Note that I transformed the overall rating from a 1-5 scale to logits. I did so to avoid predictions below the floor of 1 point and above the ceiling of 5 points on the original scale (i.e., to enforce lower and upper asymptotes) and to spread the ratings out at the tails (e.g., make it “harder” to go from 4.5 to 5 than going from 3.5 to 4). The chart below shows the resulting ogival relationship between the original point system and the logits.
I estimated the model parameters with the lme4 package. Given the large number of fixed effects (and the need for future blog content), I’ll describe the influence of serving type, ABV, and style at a later date. The value added by breweries after adjusting for rater and beer characteristics is shown in the table below. Value-added logits were transformed back to the original scale, with values in the table representing point deviations from the brewery average, but the logit and point ratings are virtually the same. August Schell Brewing Company recently won national accolades, but it came in second to a relative newcomer, Fulton Beer. Summit Brewing and Surly Brewing followed closely in the third and fourth spots. The results show some discrepancies between the value-added ratings and Beer Advocate’s grades, which are based on the simple average of all beer ratings. For example, Harriet Brewing received an A-, compared to Schell’s B grade, but Harriet’s value-added rating is below average.
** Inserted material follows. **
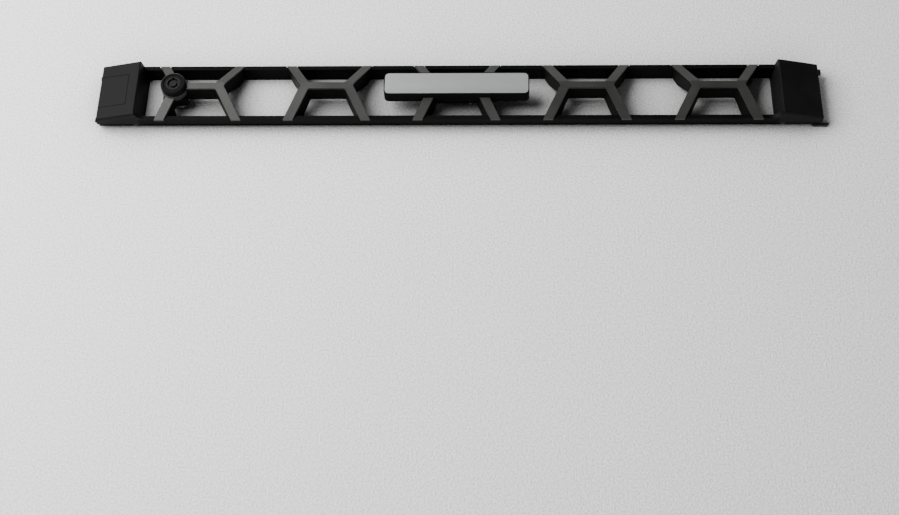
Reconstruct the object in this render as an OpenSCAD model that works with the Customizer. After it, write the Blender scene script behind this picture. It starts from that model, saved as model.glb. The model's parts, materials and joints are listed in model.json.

|Brewery||Value-added (logits)||Value-added (points)|| Beer Advocate grade |
(average beer rating)
|August Schell Brewing Co., Inc.||0.83||0.79||B|
|Summit Brewing Company||0.80||0.76||B+|
|Surly Brewing Company||0.71||0.68||A-|
|Minneapolis Town Hall Brewery||0.27||0.27||A-|
|Lake Superior Brewing Company||0.18||0.18||B|
|Olvalde Farm & Brewing Company||0.08||0.08||A-|
|Granite City Food & Brewery||0.04||0.04||B-|
|Flat Earth Brewing Company||0.03||0.03||B+|
|Brau Brothers Brewing Co., LLC||0.02||0.02||B|
|Pig’s Eye Brewing Company||0.00||0.00||D+|
|Lift Bridge Brewery||-0.11||-0.11||B+|
|Leech Lake Brewing Company||-0.14||-0.14||B+|
|Barley John’s Brew Pub||-0.26||-0.26||B+|
|McCann’s Food & Brew||-0.27||-0.26||B+|
|St. Croix Brewing Company, LLC||-0.69||-0.66||C|
|Cold Spring Brewing Co.||-0.99||-0.91||D+|
|Great Waters Brewing||-1.37||-1.19||B+|
A different picture emerges when one considers that value-added ratings are point estimates within a range of certainty. The prediction-interval plot below shows that we can’t confidently conclude that Fulton Beer scored above average, let alone out performed Shell’s, Summit, or Surly. We can confidently say, though, that Shell’s, Summit, and Surly scored above average, and along with Minneapolis Town Hall Brewery, they significantly out-performed Cold Spring Brewing Co. and Great Waters Brewing.
The results highlight some of the benefits of multilevel modeling and the limits of value-added ratings. By controlling for beer characteristics and separately estimating variance components for raters and beers nested in breweries, I have reduced the degree to which raters’ tastes and brewers’ preferences for certain types of beers are confounding brewery ratings. That is, the value-added ratings reflect the brewery’s overall quality with greater fidelity. Nevertheless, we should keep in mind that value-added ratings are based on error unexplained by theory/fixed effects, that they are point estimates within a range of certainty, and that one should interpret value-added ratings with caution because personal preferences still count. This analysis has motivated me to try beers by the breweries with high value-added ratings, but I know from experience that I like beers brewed by Brau Brothers, Lift Bridge, and Barley John’s, even though their value-added point estimates place them in the bottom half of Minnesota breweries.